[sw-l] Re:

Stuart Thiessen sw at PASSITONSERVICES.ORG
Fri Jan 21 17:39:58 UTC 2005

Actually, for our community, we have found that the vast majority of
deaf people here have no clue that SW even exists.  At first, there is
the natural skepticism, but as they see how SW naturally conveys the
movements they use in signing, they become more interested.  Now, I
have also observed that those who are well-versed in English (or
perceive themselves that way) tend to be less interested in SW and
consider it a waste of time. Those who struggle with English tend to
see this as a valuable way to express themselves.  So their level of
bi-lingualism and whether they accept the American mono-lingual
imperative makes a big difference in how they respond to SW.

We have also used Sequoyah's story (to show the value of writing
systems for minority languages) and explained the history of SW and
compared it to other hearing imposed systems. Philip and I are
impressed with Valerie's commitment to respecting deaf culture and
process while still championing the value of her system. We have done
our best to communicate that difference.  When deaf people here learn
how written language has benefitted other minority language groups that
tend to be oppressed in majority language settings and when they see
how Valerie has done her best to respect our language and culture, they
tend to put aside the cultural issues and focus on the practical issues
of "Will this work for me?"

That is our experience.  Another email mentioned "The Deaf Community as
a whole has not accepted ..." I think that is a bunch of nonsense.  I
think the vast majority of deaf Americans don't even know about it or
if they did, it was only in passing and that initial glance often only
catches the "complicated" symbols rather than the system behind it.
Most of the people who complain that it is too complicated tend to take
that back after they take the time to let me explain how the system
works. Of course, if they never take the time to look at it, then they
continue this misperception that SW is too complicated to learn. So, it
is just the process of getting the word out and showing its benefits.

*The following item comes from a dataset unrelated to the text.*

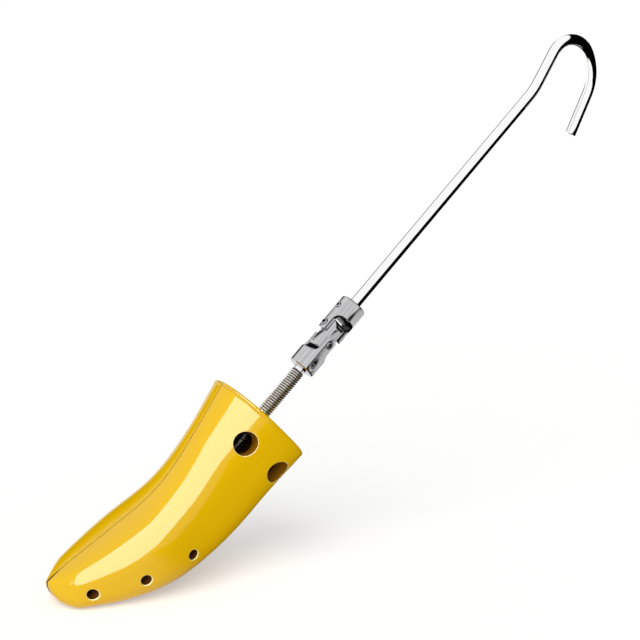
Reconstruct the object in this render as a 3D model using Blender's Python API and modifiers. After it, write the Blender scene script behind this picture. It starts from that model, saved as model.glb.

Personally, I think for some (not all), it is a matter of felt
superiority. Some get a feeling of superiority over other deaf people
by having a better command of English. These same people may or may not
be as fluent in ASL and theoretically could lose some of their
"position" in the culture if ASL had its own written form. If ASL
literacy really took off, then you could have some very literate ASL
people who may or may not be as literate in English. I also think SW
will benefit ESL programs for deaf people and I think that SW will give
an outlet for people who struggle with English to develop literacy
skills in ASL. Those skills may or may not help them with English, but
at least they will have an avenue for expressing their thoughts, ideas,
and dreams in written form. As I understand, this kind of situation is
somewhat common for minority languages which do not have a written
system yet.

Of course, we need hard data on this for SW, but based on writing
systems for other minority groups, I can't imagine that it would be any
different for our deaf communities.



On Jan 21, 2005, at 8:12, dparvaz at MAC.COM wrote:

>> Maybe my insight as a Deaf American will help. Deaf in the community
>> I am in at least don't want a written system from a hearing person
>> because hearing people have opressed deaf any times, and some still
>> do ...
> Granted. And so when a hearing person comes in with something to do
> with language, or education, or anything, there is initial skepticism:
> is this one more "cha-head hearing" thing? Were Deaf  people involved?
> What kind of deaf? REAL Deaf or "think-hearing" deaf? And so on. After
> all, what set the Abbé de l'Épée apart from others isn't that he
> didn't come up with some nutty pedagogical technique ("methodical"
> signs) so much as he was humble enough to ask the Deaf to teach him
> first.
>>  The way for SW to become generally accepted (at least here in the
>> US) will be for a few Deaf who see why SW would be good and to show
>> that to the rest of the Deaf.
> And in this environment is means devising easy methods of writing SW,
> both with a pencil and with a computer.